Object modeling scripts
⁂
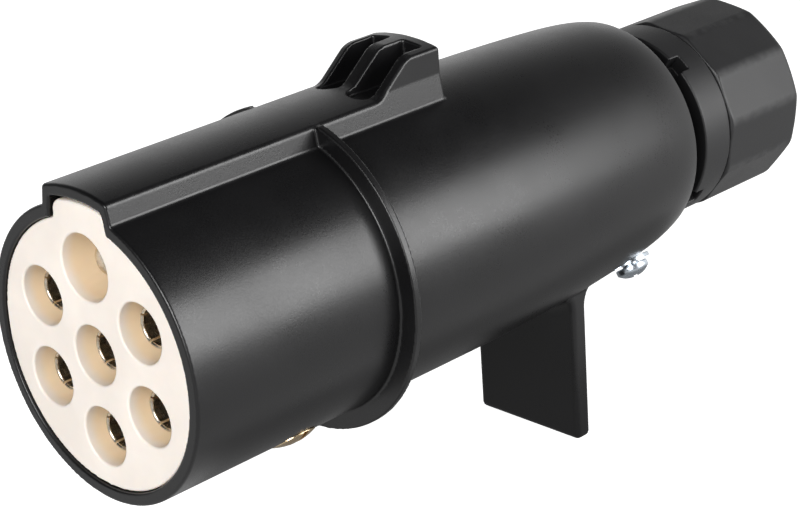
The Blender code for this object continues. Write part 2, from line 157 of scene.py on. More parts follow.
# %% Points that settle on a form
STEP = 0.01
LEAST_SLOPE, LONGEST_MOVE = 0.2, 0.4


def slope(form, points):
    """The distance at each point and its direction of growth."""
    columns = []
    for axis in range(3):
        shift = np.zeros(3)
        shift[axis] = STEP
        columns.append((form(*(points + shift).T) - form(*(points - shift).T)) / (2 * STEP))
    return form(*points.T), np.stack(columns, axis=1)


def settle(mesh, form, rounds, slide):
    """Moves a mesh's points onto the form and returns the outward direction at each."""
    points = np.empty(len(mesh.vertices) * 3)
    mesh.vertices.foreach_get("co", points)
    points = points.reshape(-1, 3)
    edges = np.empty(len(mesh.edges) * 2, dtype=np.int32)
    mesh.edges.foreach_get("vertices", edges)
    start, end = edges.reshape(-1, 2).T
    count = np.bincount(edges, minlength=len(points))[:, None]
    for _ in range(rounds):
        distance, out = slope(form, points)
        steep = np.maximum((out ** 2).sum(1), LEAST_SLOPE)
        move = np.clip(distance / steep, -LONGEST_MOVE, LONGEST_MOVE)
        points -= out * move[:, None]
        if slide:
            total = np.stack([np.bincount(start, points[end, k], len(points))
                              + np.bincount(end, points[start, k], len(points))
                              for k in range(3)], axis=1)
            pull = total / count - points
            pull -= out * ((pull * out).sum(1) / steep)[:, None]
            points += slide * pull
    mesh.vertices.foreach_set("co", points.ravel())
    mesh.update()
    out = slope(form, points)[1]
    return out / np.maximum(np.linalg.norm(out, axis=1), 1e-6)[:, None]


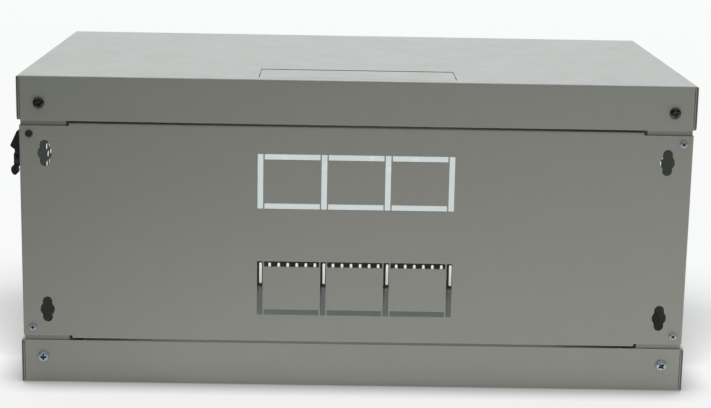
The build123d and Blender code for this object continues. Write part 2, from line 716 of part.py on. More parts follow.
def lock_cam_screw():
    screw = Rot(-90, 0, 0) * pan_screw(1.85, 3.9, 2.2, 8)
    return Pos(LOCK_X, -HALF_D - PAN_HEAD + 27.1, MID_Z) * screw


# ---------------------------------------------------------------- fasteners and earth stud

def facing_screws(x, z, shank_r, head_r, head_h, length, front):
    """Screws at the four corner points, with heads on the wall side or on the door side."""
    turn = Rot(90, 0, 0) if front else Rot(-90, 0, 0)
    y = -HALF_D if front else HALF_D
    screw = turn * pan_screw(shank_r, head_r, head_h, length)
    return [Pos(px, y, pz) * screw for px, pz in four_corners(x, z)]


def bar_bolts():
    """One bolt at each end of each bar, with its head inside the cabinet."""
    screw = Rot(0, -90, 0) * pan_screw(2.5, 4.6, 2.6, 3.0)
    inner = UPRIGHT_OUTER_X - 2 * FRAME_SHEET
    bolts = []
    for y in BAR_BOLT_Y:
        for z in (BAR_BOLT_Z, HEIGHT - BAR_BOLT_Z):
            bolt = Pos(inner, y, z) * screw
            bolts += [bolt, mirror_x(bolt)]
    return bolts


def earth_stud():
    """A stud welded to the floor near the wall side, for the protective earth."""
    stud = rod(2.95, (EARTH_X, EARTH_Y, SHEET), 20, "z")
    return stud + rod(5.0, (EARTH_X, EARTH_Y, SHEET), 1.0, "z")


def earth_nuts():
    """A washer and two nuts on the stud."""
    washer = Pos(EARTH_X, EARTH_Y, SHEET + 1.1) * extrude(Circle(6) - Circle(3.1), 1.6)
    nuts = [Pos(EARTH_X, EARTH_Y, SHEET + z) * hex_nut(10, 3.0, 5.0) for z in (2.8, 12.0)]
    return [washer] + nuts


# ---------------------------------------------------------------- build every node

tray = cover()
save("bottom_cover", tray)
save("top_cover", flip_z(tray))
save("rear_panel", rear_panel())

save("rear_upright_left", rear_upright() - latch_slot(LATCH_LEFT_Y))
save("rear_upright_right", mirror_x(rear_upright()))
save("front_upright_left", front_upright(1))
save("front_upright_right", front_upright(-1) - mirror_x(latch_slot(LATCH_RIGHT_Y)))

lower_bar = depth_bar()
save("depth_bar_lower_left", lower_bar)
save("depth_bar_lower_right", mirror_x(lower_bar))
save("depth_bar_upper_left", flip_z(lower_bar))
save("depth_bar_upper_right", flip_z(mirror_x(lower_bar)))

for side, place in (("left", lambda shape: shape), ("right", mirror_x)):
    save(f"rack_rail_{side}", place(rack_rail()))
    hole_x = RACK_HOLE_CENTRES / 2
    save(f"cage_nuts_{side}", *[place(cage_nut(hole_x, z)) for z in nut_heights()])
    save(f"nut_cages_{side}", *[place(nut_cage(hole_x, z)) for z in nut_heights()])
    save(f"rail_bolts_{side}", *[place(rail_bolt(up)) for up in (False, True)])
    save(f"rail_nuts_{side}", *[place(rail_nut(up)) for up in (False, True)])

save("side_panel_left", side_panel(LATCH_LEFT_Y))
save("side_panel_right", mirror_x(side_panel(LATCH_RIGHT_Y)))
for side in ("left", "right"):
    left = side == "left"
    save(f"side_latch_bezel_{side}", place_latch(latch_bezel(), left))
    save(f"side_latch_handle_{side}", place_latch(latch_handle(), left))
    save(f"side_latch_cam_{side}", place_latch(latch_cam(), left))
    save(f"side_latch_screw_{side}", place_latch(latch_screw(), left))

save("door_frame", door_frame())
save("door_glass", door_glass())
save("door_glass_tape", glass_tape())
save("door_glass_clips", *glass_clips())

for level, place in (("upper", lambda shape: shape), ("lower", flip_z)):
    save(f"hinge_pin_{level}", place(hinge_pin()))
    save(f"hinge_spring_{level}", place(hinge_spring()))
    save(f"hinge_ear_{level}", place(hinge_ear()))
    save(f"hinge_bracket_{level}", place(hinge_bracket()))

save("door_lock_housing", lock_housing())
save("door_lock_nut", lock_nut())
save("door_lock_plug", lock_plug())
save("door_lock_cam", lock_cam())
save("door_lock_cam_screw", lock_cam_screw())

cover_screw = (COVER_SCREW_X, COVER_SCREW_Z, 2.95, 5.0, PAN_HEAD)
save("cover_screws_rear", *facing_screws(*cover_screw, 11, front=False))
save("cover_screws_front", *facing_screws(*cover_screw, 8, front=True))
panel_screw = (PANEL_SCREW_X, PANEL_SCREW_Z, 1.95, 3.3, SMALL_HEAD)
save("rear_panel_screws", *facing_screws(*panel_screw, 9, front=False))
save("bar_bolts", *bar_bolts())
save("earth_stud", earth_stud())
save("earth_nuts", *earth_nuts())
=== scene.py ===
import json
from math import cos, pi, radians, sin

import bmesh
import bpy
from mathutils import Matrix, Vector


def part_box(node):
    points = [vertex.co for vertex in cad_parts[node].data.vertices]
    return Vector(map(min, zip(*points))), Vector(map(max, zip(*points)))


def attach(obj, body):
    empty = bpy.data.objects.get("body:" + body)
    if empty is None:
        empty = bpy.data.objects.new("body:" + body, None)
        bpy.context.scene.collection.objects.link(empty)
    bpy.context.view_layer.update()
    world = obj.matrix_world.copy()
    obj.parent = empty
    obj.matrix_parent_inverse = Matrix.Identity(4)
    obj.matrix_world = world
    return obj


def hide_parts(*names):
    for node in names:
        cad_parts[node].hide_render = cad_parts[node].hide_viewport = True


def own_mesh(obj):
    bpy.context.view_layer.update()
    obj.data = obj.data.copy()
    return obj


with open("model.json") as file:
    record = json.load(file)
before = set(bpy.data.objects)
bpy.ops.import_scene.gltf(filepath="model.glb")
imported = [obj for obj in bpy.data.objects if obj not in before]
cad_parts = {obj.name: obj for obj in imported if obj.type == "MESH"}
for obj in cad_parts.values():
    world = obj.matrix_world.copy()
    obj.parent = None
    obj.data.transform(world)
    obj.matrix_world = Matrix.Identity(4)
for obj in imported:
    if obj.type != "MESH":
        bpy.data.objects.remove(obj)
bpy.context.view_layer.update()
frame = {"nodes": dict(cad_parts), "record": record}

MM = 0.001

# The camera stands behind the cabinet's wall side, above its middle.
CAMERA_PLACE = (0.0175, 1.6771, 0.4907)
CAMERA_PITCH = radians(12.059)
CAMERA_YAW = radians(-0.656)
CAMERA_ROLL = radians(1.056)
CAMERA_LENS = 87.31
SENSOR = 36.0

# Studio light: a broad lobe of sky overhead and a smaller one before the door.
KEY_DIRECTION = (-0.08, -0.38, 0.92)
SKY_POWER = 2.2
SKY_STRENGTH = 1.70
DOOR_SIDE_DIRECTION = (0.0, -0.94, 0.34)
DOOR_SIDE_POWER = 8.0
DOOR_SIDE_STRENGTH = 0.9
SKY_COLOUR = (0.958, 1.0, 1.045, 1.0)
BACKDROP = (0.930, 0.937, 0.934, 1.0)

# The floor glows evenly to the camera, apart from a painted contact shadow near the cabinet. Its
# light on the cabinet fades between two distances.
FLOOR_HALF = 30.0
FLOOR_DROP = 0.0004
FLOOR_GREY = (0.14, 0.14, 0.14, 1)
PALE = (0.968, 0.968, 0.962, 1.0)
FLOOR_GLOW = 0.84
FLOOR_MIDDLE = (-0.74, 0.05, 0.0)
FLOOR_BRIGHT = (0.9, 1.7)
FAR_GLOW = 0.03
CONTACT_REACH = (0.20, 0.035)  # at the door side and at the wall side
CONTACT_SHADE = 0.4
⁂
§ Problem to solve:
Beginning with the line containing "for level, place" and ending with the line containing "cad_parts[node].hide_render = cad_parts[node].hide_viewport", extract those lines exactly from the listing above, and only those.

§ Response to this exercise:
for level, place in (("upper", lambda shape: shape), ("lower", flip_z)):
    save(f"hinge_pin_{level}", place(hinge_pin()))
    save(f"hinge_spring_{level}", place(hinge_spring()))
    save(f"hinge_ear_{level}", place(hinge_ear()))
    save(f"hinge_bracket_{level}", place(hinge_bracket()))

save("door_lock_housing", lock_housing())
save("door_lock_nut", lock_nut())
save("door_lock_plug", lock_plug())
save("door_lock_cam", lock_cam())
save("door_lock_cam_screw", lock_cam_screw())

cover_screw = (COVER_SCREW_X, COVER_SCREW_Z, 2.95, 5.0, PAN_HEAD)
save("cover_screws_rear", *facing_screws(*cover_screw, 11, front=False))
save("cover_screws_front", *facing_screws(*cover_screw, 8, front=True))
panel_screw = (PANEL_SCREW_X, PANEL_SCREW_Z, 1.95, 3.3, SMALL_HEAD)
save("rear_panel_screws", *facing_screws(*panel_screw, 9, front=False))
save("bar_bolts", *bar_bolts())
save("earth_stud", earth_stud())
save("earth_nuts", *earth_nuts())
=== scene.py ===
import json
from math import cos, pi, radians, sin

import bmesh
import bpy
from mathutils import Matrix, Vector


def part_box(node):
    points = [vertex.co for vertex in cad_parts[node].data.vertices]
    return Vector(map(min, zip(*points))), Vector(map(max, zip(*points)))


def attach(obj, body):
    empty = bpy.data.objects.get("body:" + body)
    if empty is None:
        empty = bpy.data.objects.new("body:" + body, None)
        bpy.context.scene.collection.objects.link(empty)
    bpy.context.view_layer.update()
    world = obj.matrix_world.copy()
    obj.parent = empty
    obj.matrix_parent_inverse = Matrix.Identity(4)
    obj.matrix_world = world
    return obj


def hide_parts(*names):
    for node in names:
        cad_parts[node].hide_render = cad_parts[node].hide_viewport = True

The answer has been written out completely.